======== Provided data ========
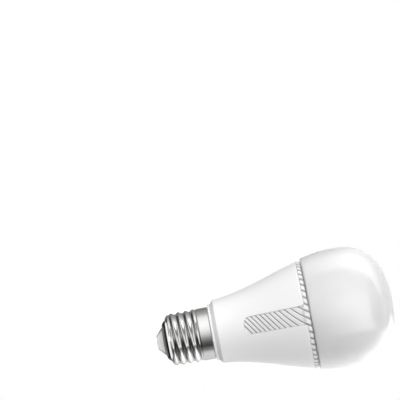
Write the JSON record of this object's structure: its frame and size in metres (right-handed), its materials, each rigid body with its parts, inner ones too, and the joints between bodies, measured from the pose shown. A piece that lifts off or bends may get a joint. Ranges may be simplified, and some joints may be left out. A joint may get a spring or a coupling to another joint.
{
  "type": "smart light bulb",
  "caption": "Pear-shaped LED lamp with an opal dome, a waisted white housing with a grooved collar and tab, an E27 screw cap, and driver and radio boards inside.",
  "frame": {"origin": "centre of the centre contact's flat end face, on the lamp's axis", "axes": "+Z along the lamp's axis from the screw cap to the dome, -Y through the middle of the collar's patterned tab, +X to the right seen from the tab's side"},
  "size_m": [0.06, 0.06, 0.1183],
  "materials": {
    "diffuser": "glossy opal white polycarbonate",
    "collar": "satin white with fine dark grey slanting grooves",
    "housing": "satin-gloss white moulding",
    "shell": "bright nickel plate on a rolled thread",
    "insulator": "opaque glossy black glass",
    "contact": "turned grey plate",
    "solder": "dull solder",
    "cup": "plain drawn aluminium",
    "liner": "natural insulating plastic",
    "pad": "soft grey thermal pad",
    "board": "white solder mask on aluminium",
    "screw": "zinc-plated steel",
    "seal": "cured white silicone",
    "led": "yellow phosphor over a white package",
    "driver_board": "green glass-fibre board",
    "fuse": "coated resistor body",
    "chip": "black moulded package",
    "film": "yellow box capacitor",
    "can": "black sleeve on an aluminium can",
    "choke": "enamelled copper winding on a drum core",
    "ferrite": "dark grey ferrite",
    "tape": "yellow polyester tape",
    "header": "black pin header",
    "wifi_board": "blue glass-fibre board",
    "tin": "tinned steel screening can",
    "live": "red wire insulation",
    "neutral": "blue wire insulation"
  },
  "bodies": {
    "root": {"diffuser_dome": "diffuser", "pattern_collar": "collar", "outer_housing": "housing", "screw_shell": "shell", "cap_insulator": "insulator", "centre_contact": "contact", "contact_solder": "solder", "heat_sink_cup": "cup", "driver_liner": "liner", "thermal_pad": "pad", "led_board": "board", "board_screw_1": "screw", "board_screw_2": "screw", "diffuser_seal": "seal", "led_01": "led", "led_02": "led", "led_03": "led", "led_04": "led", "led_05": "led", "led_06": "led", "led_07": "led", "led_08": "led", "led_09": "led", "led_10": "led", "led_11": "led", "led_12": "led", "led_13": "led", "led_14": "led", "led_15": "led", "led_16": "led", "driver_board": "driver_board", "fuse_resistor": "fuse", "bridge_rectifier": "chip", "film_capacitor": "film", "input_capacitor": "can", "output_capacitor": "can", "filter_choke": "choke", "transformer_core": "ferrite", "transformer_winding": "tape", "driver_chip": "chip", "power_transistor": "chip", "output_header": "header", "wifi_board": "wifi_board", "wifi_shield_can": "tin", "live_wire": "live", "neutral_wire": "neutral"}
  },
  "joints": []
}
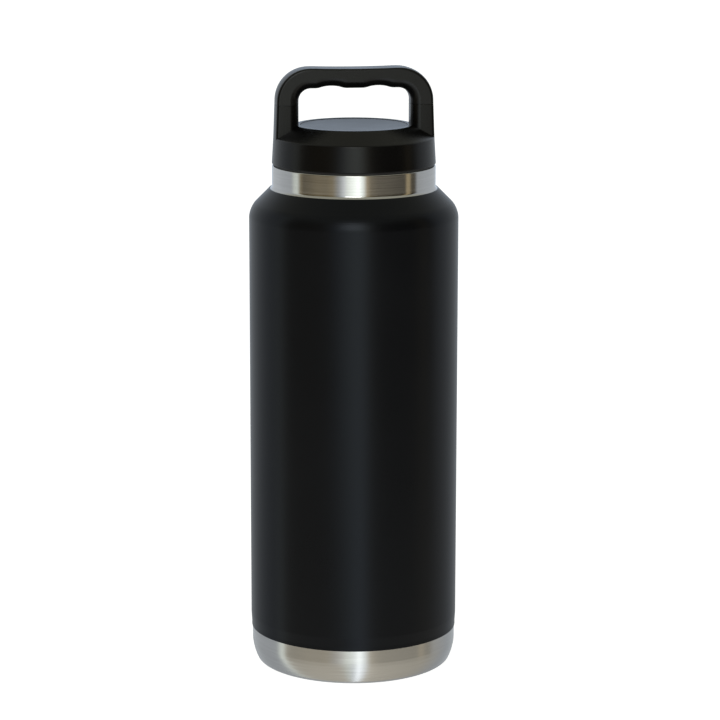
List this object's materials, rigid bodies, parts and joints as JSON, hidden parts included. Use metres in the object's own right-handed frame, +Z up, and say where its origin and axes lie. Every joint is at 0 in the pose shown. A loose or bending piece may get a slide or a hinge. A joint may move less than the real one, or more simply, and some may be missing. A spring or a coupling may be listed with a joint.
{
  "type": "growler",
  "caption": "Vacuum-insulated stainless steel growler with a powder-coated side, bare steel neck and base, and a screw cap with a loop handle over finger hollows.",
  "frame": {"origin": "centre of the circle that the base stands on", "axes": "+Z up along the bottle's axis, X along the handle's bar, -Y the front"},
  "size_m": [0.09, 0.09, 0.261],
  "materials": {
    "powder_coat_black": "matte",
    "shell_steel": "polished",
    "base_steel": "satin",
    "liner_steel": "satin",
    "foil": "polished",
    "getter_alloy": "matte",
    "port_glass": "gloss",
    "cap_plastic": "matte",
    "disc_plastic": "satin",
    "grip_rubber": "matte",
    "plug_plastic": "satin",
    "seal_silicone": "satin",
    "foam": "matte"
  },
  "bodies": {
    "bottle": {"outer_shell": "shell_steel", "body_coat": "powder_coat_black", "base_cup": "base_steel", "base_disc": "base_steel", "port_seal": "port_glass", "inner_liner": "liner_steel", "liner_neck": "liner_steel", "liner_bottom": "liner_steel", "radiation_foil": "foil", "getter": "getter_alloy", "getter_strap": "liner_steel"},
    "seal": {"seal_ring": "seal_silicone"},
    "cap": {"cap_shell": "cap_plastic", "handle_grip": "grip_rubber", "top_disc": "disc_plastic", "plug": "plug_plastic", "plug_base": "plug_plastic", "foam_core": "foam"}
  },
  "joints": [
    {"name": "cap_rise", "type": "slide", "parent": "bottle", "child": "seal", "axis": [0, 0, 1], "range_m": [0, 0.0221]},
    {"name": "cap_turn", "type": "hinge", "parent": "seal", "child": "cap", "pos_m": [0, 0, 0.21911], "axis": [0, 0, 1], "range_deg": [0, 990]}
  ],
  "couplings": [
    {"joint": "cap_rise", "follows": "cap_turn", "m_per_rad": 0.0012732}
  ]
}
========
_Your task_. From the line containing "List this object's" down to the last line, reproduce the records exactly. Include both ends.

_Answer for this exercise_.
List this object's materials, rigid bodies, parts and joints as JSON, hidden parts included. Use metres in the object's own right-handed frame, +Z up, and say where its origin and axes lie. Every joint is at 0 in the pose shown. A loose or bending piece may get a slide or a hinge. A joint may move less than the real one, or more simply, and some may be missing. A spring or a coupling may be listed with a joint.
{
  "type": "growler",
  "caption": "Vacuum-insulated stainless steel growler with a powder-coated side, bare steel neck and base, and a screw cap with a loop handle over finger hollows.",
  "frame": {"origin": "centre of the circle that the base stands on", "axes": "+Z up along the bottle's axis, X along the handle's bar, -Y the front"},
  "size_m": [0.09, 0.09, 0.261],
  "materials": {
    "powder_coat_black": "matte",
    "shell_steel": "polished",
    "base_steel": "satin",
    "liner_steel": "satin",
    "foil": "polished",
    "getter_alloy": "matte",
    "port_glass": "gloss",
    "cap_plastic": "matte",
    "disc_plastic": "satin",
    "grip_rubber": "matte",
    "plug_plastic": "satin",
    "seal_silicone": "satin",
    "foam": "matte"
  },
  "bodies": {
    "bottle": {"outer_shell": "shell_steel", "body_coat": "powder_coat_black", "base_cup": "base_steel", "base_disc": "base_steel", "port_seal": "port_glass", "inner_liner": "liner_steel", "liner_neck": "liner_steel", "liner_bottom": "liner_steel", "radiation_foil": "foil", "getter": "getter_alloy", "getter_strap": "liner_steel"},
    "seal": {"seal_ring": "seal_silicone"},
    "cap": {"cap_shell": "cap_plastic", "handle_grip": "grip_rubber", "top_disc": "disc_plastic", "plug": "plug_plastic", "plug_base": "plug_plastic", "foam_core": "foam"}
  },
  "joints": [
    {"name": "cap_rise", "type": "slide", "parent": "bottle", "child": "seal", "axis": [0, 0, 1], "range_m": [0, 0.0221]},
    {"name": "cap_turn", "type": "hinge", "parent": "seal", "child": "cap", "pos_m": [0, 0, 0.21911], "axis": [0, 0, 1], "range_deg": [0, 990]}
  ],
  "couplings": [
    {"joint": "cap_rise", "follows": "cap_turn", "m_per_rad": 0.0012732}
  ]
}